The preview looks good, but during review, Anna spotted an issue with the model: Google Cloud Platform charges per tebibyte (TiB), not terabyte (TB) — that means we should be dividing the number of bytes billed by POW(1024, 4), not POW(10, 12). Whoops!
If I had made a mistake in the dbt syntax, the GitHub Action would fail and I would be able to see all of the logs and error messages with a single click.
Once I pushed a fix to the model to the pull request, the CI ran again and gave me another green checkmark. With Anna’s stamp of approval, I merged the pull request into our main branch, where it will forever live (and be documented) until the end of time:
Once the pull request was merged, it triggered yet another GitHub Action to deploy the changes to production.

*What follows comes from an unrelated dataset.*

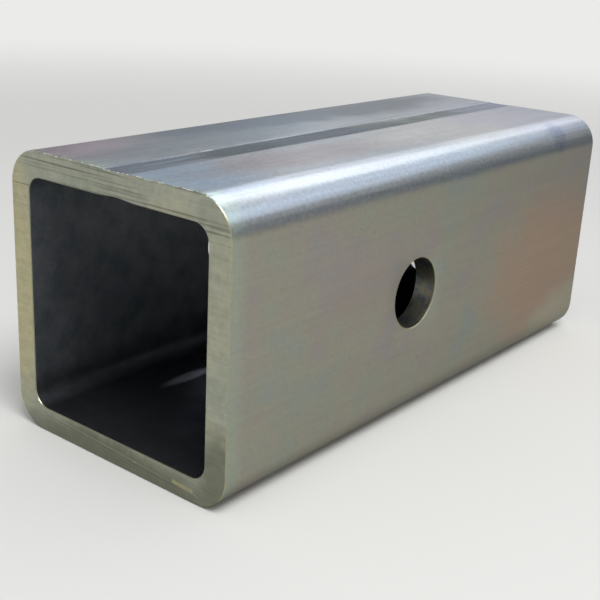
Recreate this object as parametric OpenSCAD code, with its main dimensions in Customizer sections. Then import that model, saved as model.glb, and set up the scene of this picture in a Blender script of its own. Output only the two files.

And that’s it! Now, my team can start exploring the data to understand which kinds of queries are expensive, and to optimize our pipelines accordingly.
Woah...certainly, there is some room for improvement here!
I’ve simplified the story a bit for the sake of illustration. There were actually several rounds of review (and even followup pull requests) to converge on this model. Even now, we’re making improvements to our metrics and updating our documentation — all without breaking dashboards or presenting inconsistent views to our stakeholders.
What could DataOps mean for you?
At Hashboard, we’re focused on building a collaborative data culture. An ergonomic BI as Code workflow with automated builds, previews, and deployments is central to making that data culture feel good. People really want to use data to answer questions and make better business decisions when its presentation is clear, intuitive, and, above all, consistent. But the converse is also true: without discipline and processes, data becomes noise and using it becomes a chore.
We’re getting ready to share our automations with the world in the hopes that others might find them useful or draw inspiration. I hope this example helps illustrate the value of DataOps, even if you end up using different tools or a different workflow.